Anyone who studies Jewish cooking knows that we simply borrowed and adapted the food of our gentile neighbors. The fashion favored by many Hasids was borrowed from the clothes of Polish nobility. Yiddish is a great borrower, drawing from almost every European language and superimposing it upon what often feels like a Slavic structure -- with touches of Greek, Latin, and even Turkic. Yiddish theater borrowed from the conventions of European folk theater, while klezmer borrowed from military music, Gypsy musicians, and European folk songs.
We were never just Jews, living in some sort of bubble that separated us from Gentile Europe. We were Europeans, and, more than that, we were Europeans whose experiences often were shaped by the part of Europe we came from.

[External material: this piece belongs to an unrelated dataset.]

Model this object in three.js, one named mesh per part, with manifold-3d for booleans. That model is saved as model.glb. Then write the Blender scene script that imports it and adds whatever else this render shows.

So while I understand my father, I do not agree with him. We were not just Jews, we were Russian Jews -- and, having known many, many Jewish immigrants from Russia, I know just how very Russian they can be. We weren't just Russian, either. As I construct my adoptive family's genealogy, I find Belarussians, Poles, Bessarabians, and Ukrainians.
Maybe not enough time has past since the Holocaust for us to reclaim our European identities, to see ourselves as products of a second exile, an exile from Europe. Maybe we will never be able to look at the politics or culture of, say, contemporary Belarus and feel like it has anything to do with us in the way that Irish-Americans are obsessed with contemporary Ireland. Perhaps the betrayal was too great. Maybe there is no going back when all so much of Europe rejected you and spendt a decade trying to exterminate you. Especially when there is still so much antisemitism in Europe -- why would we want to claim a heritage that still despises us?
I don't have any answers. I just have an interest, and maybe it's the Irish in me. But I can't help but want to know more about the places my family came from, even if all they wanted was to leave it behind.